-- START Source records --

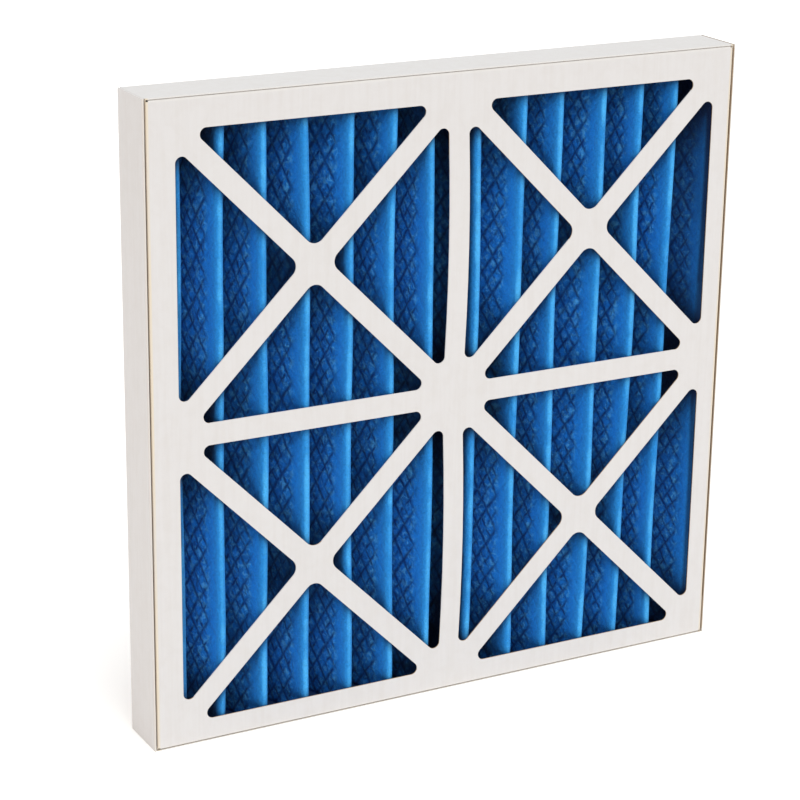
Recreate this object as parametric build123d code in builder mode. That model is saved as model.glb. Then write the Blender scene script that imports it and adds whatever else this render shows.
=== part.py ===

-- END Source records --
-- START Source records --

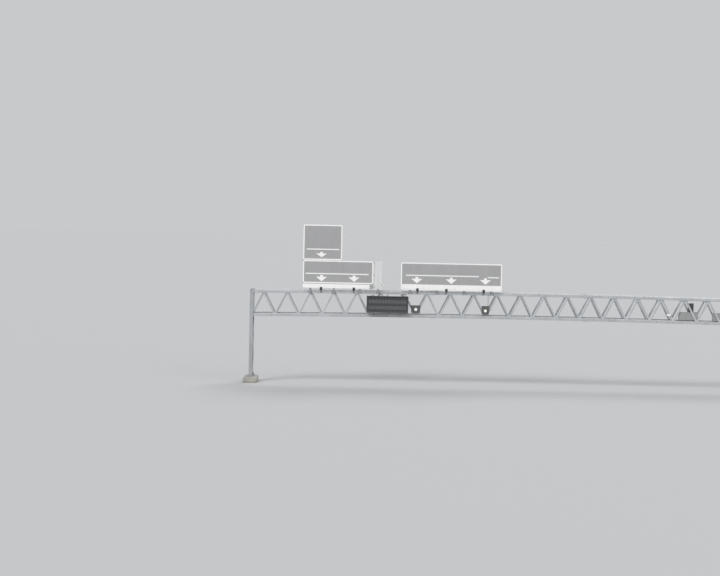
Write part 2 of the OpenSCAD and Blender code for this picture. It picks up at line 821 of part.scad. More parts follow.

-- END Source records --
-- START Source records --

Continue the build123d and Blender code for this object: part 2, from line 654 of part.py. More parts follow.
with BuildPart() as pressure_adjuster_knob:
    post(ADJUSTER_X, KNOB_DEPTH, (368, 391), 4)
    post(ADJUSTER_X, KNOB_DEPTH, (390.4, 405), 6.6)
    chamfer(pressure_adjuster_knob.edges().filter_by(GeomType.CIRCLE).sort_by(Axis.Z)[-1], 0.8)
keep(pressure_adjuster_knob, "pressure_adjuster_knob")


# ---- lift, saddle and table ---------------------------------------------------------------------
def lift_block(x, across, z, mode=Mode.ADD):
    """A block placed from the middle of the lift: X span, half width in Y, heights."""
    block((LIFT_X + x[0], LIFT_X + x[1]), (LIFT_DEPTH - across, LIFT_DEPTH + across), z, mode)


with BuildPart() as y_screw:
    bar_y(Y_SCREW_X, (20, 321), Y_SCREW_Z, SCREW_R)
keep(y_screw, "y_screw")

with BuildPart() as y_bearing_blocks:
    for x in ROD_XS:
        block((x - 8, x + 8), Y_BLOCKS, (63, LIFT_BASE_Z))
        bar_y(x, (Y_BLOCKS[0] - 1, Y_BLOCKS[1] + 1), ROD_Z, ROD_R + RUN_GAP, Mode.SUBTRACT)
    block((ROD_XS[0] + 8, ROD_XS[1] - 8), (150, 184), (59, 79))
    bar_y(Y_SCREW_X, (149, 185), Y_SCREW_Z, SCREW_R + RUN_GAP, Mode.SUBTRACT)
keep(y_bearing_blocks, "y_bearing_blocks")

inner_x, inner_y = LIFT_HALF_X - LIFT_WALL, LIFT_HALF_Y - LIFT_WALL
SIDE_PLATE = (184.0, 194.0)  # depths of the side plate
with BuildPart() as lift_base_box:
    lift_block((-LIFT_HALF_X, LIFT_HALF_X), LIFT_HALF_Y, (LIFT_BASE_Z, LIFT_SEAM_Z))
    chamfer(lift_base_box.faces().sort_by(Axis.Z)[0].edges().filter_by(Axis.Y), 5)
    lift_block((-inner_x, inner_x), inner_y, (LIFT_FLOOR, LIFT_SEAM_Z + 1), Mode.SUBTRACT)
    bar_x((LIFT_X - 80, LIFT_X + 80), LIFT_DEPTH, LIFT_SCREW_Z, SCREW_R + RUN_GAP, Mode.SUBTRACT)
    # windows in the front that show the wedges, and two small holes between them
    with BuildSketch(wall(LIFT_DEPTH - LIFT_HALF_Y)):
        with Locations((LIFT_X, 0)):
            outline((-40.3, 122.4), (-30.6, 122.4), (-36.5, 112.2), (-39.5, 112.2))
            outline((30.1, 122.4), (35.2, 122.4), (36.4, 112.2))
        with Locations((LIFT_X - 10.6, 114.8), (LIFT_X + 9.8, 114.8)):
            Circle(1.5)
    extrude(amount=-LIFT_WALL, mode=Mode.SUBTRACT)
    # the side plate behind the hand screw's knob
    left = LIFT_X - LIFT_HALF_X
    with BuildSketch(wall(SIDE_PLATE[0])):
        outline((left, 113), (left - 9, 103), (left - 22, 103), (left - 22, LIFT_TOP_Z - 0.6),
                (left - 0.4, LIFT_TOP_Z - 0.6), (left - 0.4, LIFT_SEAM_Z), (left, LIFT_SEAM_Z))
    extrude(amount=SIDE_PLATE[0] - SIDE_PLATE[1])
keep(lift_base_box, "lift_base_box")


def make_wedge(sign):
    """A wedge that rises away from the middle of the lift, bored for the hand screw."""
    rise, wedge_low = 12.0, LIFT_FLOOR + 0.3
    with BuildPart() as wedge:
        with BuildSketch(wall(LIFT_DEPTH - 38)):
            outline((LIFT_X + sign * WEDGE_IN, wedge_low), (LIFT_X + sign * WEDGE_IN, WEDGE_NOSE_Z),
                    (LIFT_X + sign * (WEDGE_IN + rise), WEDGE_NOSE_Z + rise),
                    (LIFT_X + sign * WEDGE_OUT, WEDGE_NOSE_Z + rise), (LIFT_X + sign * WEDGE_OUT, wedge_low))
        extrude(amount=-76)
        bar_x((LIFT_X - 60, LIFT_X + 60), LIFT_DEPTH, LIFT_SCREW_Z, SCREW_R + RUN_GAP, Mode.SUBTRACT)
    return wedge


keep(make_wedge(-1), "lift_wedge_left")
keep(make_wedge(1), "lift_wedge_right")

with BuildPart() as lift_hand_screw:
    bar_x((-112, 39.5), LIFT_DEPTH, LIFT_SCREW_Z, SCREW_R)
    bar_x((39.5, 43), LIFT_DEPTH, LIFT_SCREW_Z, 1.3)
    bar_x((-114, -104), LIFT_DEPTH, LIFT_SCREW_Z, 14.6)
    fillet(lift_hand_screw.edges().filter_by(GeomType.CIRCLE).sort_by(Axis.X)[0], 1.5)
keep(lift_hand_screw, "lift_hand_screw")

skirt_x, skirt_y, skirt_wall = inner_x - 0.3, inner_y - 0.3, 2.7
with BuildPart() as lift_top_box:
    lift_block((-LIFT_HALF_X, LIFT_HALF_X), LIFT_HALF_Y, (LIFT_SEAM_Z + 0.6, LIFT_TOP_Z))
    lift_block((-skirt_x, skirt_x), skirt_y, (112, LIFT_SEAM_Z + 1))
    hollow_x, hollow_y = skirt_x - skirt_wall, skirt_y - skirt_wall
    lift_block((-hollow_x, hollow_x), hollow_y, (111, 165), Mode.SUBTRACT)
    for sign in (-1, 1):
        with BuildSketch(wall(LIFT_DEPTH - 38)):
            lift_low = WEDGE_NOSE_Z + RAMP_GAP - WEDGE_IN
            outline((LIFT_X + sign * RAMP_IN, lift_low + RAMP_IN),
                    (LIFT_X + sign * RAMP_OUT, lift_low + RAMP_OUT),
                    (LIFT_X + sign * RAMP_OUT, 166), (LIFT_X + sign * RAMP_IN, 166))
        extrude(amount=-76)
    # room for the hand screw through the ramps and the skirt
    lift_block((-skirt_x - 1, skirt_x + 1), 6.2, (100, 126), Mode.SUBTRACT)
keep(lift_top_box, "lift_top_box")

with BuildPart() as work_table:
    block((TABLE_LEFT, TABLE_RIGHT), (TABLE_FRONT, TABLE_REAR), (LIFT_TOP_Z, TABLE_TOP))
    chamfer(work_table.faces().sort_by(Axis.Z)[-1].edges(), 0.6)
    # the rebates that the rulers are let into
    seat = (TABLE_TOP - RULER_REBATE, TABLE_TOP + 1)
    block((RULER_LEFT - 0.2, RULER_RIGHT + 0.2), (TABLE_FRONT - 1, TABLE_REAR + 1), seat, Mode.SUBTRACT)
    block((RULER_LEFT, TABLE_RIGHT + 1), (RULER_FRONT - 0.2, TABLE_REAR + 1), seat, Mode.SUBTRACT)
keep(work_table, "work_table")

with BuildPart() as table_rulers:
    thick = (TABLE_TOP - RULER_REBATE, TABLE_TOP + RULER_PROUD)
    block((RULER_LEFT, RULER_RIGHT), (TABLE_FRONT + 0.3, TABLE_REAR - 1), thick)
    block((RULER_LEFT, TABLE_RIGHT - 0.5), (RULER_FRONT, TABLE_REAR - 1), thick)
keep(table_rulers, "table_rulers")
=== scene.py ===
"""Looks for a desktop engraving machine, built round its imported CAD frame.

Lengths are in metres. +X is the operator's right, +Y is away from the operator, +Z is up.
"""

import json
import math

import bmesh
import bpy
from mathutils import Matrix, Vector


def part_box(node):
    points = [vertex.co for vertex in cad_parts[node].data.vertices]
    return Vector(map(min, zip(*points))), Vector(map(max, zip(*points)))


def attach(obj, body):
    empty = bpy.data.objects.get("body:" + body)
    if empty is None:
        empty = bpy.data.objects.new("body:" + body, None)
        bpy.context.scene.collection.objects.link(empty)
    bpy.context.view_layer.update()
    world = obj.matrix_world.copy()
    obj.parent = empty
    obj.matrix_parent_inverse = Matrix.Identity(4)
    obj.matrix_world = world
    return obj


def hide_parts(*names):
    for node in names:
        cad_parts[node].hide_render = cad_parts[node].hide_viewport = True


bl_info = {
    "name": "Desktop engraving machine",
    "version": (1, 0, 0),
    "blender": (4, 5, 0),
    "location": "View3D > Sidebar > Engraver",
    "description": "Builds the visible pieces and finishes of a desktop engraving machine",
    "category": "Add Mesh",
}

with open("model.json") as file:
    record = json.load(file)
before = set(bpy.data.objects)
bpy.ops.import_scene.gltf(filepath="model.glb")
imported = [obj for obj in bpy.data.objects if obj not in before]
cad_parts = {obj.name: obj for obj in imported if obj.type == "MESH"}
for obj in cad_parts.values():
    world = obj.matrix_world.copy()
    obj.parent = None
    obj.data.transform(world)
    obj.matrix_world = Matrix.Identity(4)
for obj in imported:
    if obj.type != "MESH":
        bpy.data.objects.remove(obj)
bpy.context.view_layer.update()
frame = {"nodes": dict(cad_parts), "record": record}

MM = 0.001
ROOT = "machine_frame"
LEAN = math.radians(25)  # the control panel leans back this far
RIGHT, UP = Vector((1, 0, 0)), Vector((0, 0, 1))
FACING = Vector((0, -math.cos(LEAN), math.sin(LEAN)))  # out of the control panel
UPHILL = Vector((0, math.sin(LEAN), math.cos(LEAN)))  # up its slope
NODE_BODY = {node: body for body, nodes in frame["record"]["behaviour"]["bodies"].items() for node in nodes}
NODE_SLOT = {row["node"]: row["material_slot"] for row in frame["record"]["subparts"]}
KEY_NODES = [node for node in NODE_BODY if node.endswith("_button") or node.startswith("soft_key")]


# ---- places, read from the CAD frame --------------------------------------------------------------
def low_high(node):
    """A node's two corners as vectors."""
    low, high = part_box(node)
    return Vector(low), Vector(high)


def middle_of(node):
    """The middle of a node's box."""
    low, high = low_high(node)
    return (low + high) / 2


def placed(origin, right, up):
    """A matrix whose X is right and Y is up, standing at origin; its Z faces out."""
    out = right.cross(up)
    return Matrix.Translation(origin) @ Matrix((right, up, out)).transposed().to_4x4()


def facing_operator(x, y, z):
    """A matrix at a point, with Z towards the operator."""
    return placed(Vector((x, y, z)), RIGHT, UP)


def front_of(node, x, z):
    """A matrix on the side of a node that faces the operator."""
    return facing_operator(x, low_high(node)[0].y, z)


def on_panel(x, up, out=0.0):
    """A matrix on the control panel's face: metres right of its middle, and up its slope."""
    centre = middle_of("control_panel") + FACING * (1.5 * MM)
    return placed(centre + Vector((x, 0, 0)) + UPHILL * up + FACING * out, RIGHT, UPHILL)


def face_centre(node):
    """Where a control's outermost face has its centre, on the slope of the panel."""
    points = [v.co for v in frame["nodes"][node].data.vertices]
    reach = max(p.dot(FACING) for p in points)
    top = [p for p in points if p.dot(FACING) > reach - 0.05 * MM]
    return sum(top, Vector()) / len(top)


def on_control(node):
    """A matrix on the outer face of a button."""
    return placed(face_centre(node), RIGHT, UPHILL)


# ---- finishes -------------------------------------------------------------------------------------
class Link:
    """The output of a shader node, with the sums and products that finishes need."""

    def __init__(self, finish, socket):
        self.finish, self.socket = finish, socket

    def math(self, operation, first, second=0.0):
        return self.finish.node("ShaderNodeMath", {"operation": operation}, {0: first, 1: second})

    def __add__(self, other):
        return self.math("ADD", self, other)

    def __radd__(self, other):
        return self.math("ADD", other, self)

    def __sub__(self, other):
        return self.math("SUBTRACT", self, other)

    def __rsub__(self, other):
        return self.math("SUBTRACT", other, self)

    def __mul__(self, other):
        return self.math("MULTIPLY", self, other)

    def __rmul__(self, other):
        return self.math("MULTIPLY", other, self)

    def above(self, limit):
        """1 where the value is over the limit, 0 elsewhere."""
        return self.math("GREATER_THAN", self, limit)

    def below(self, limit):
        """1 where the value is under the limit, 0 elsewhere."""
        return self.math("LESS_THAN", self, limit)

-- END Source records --

→ **Work to do**
Copy out each line of the records that holds the string "objects".

→ **Full solution**
    empty = bpy.data.objects.get("body:" + body)
        empty = bpy.data.objects.new("body:" + body, None)
        bpy.context.scene.collection.objects.link(empty)
before = set(bpy.data.objects)
imported = [obj for obj in bpy.data.objects if obj not in before]
        bpy.data.objects.remove(obj)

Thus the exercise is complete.